The Effect of Nano-TiO2 and Nano-Al2O3 on Mechanical, Microstructure Properties and High-Temperature Resistance of Geopolymer Mortars

Considering the environmental implications of CO2 gas emitted during cement manufacture, alternative binders are still examined for sustainability reasons. Many binder materials are being used to create geopolymers instead of cement-based composites. In this study, metakaolin and slag were used to produce geopolymer mortar. In addition, metakaolin and slag-based geopolymer mortar (MSGM) specimens were produced and cured at ambient temperature. Also, nano-doped-MSGM samples were generated through the incorporation of nano-TiO2 and nano-Al2O3 at the rates of 0, 1, and 2% of the total weight of the binder materials to investigate the impact of nanomaterials on the high-temperature resistance and mechanical features of MSGM samples.

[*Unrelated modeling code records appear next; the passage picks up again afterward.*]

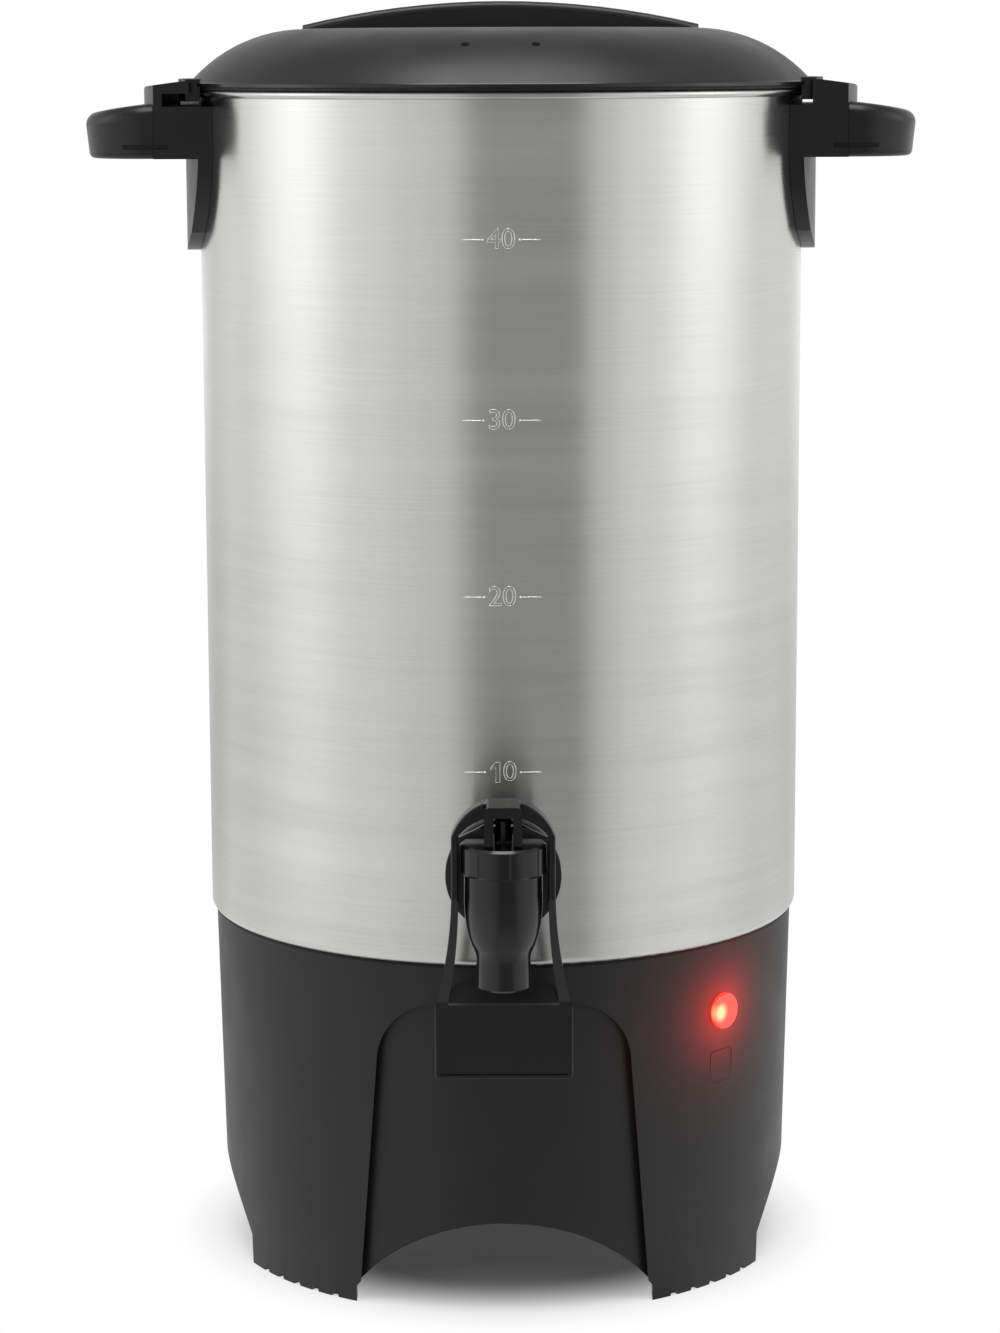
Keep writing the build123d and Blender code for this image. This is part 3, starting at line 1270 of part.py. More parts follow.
# ================================================================ percolator
# Pump: a bell foot over the well, and the tube that the water rises in.
with BuildPart() as pump_stem:
    with BuildSketch(Plane.XZ):
        with BuildLine():
            crown_z = foot_z + FOOT_CROWN
            Polyline(
                (valve_bore_r, foot_z),
                (foot_r, foot_z),
                (foot_r, foot_z + FOOT_EDGE),
                (TUBE_R + FOOT_NECK, crown_z),
                (TUBE_R, crown_z + FOOT_COLLAR),
                (TUBE_R, basket_z - SEAL_GAP - SEATING),
                (seating_r, basket_z - SEAL_GAP - SEATING),
                (seating_r, basket_z - SEAL_GAP),
                (TUBE_R, basket_z - SEAL_GAP),
                (TUBE_R, tube_top),
                (tube_bore_r, tube_top),
                (tube_bore_r, valve_z + VALVE_ROOM + VALVE_ROOF),
                (valve_bore_r, valve_z + VALVE_ROOM),
                (valve_room_r, valve_z + VALVE_ROOM),
                (valve_room_r, valve_z),
                (valve_bore_r, valve_z),
                close=True,
            )
        make_face()
    revolve(axis=Axis.Z)
    with BuildSketch(Plane.XY.offset(foot_z)):
        Rectangle(3 * foot_r, FOOT_SLOT)
        Rectangle(FOOT_SLOT, 3 * foot_r)
    extrude(amount=VALVE_SHELF - FOOT_SLOT_ROOF, mode=Mode.SUBTRACT)

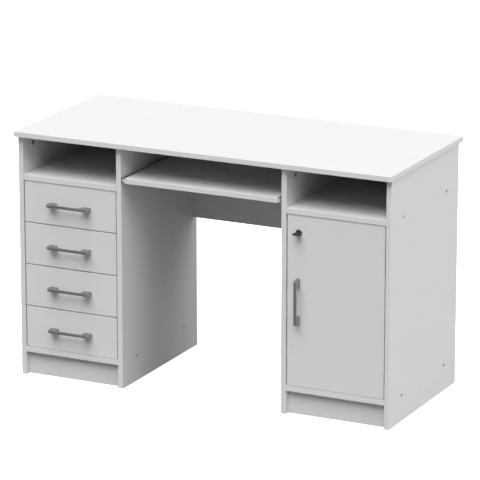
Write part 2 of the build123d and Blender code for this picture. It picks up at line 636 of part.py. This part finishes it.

For this purpose, compressive strength, bending strength, water absorption, microscopic visual evaluation, weight loss measurements, ultrasonic pulse velocity (UPV), and microstructural analyses were implemented on the MSGM specimens with and without nanomaterials before and after the exposure to high-temperature effects. As a result, MSGM samples with nano-TiO2 and nano-Al2O3 were more compact and had fewer micro-fractures at high temperatures than nano-free samples. Also, the compressive and flexural strength of nano-doped samples relative to the nano-free samples subjected to high temperatures increased up to 32.57 and 28.45%, respectively.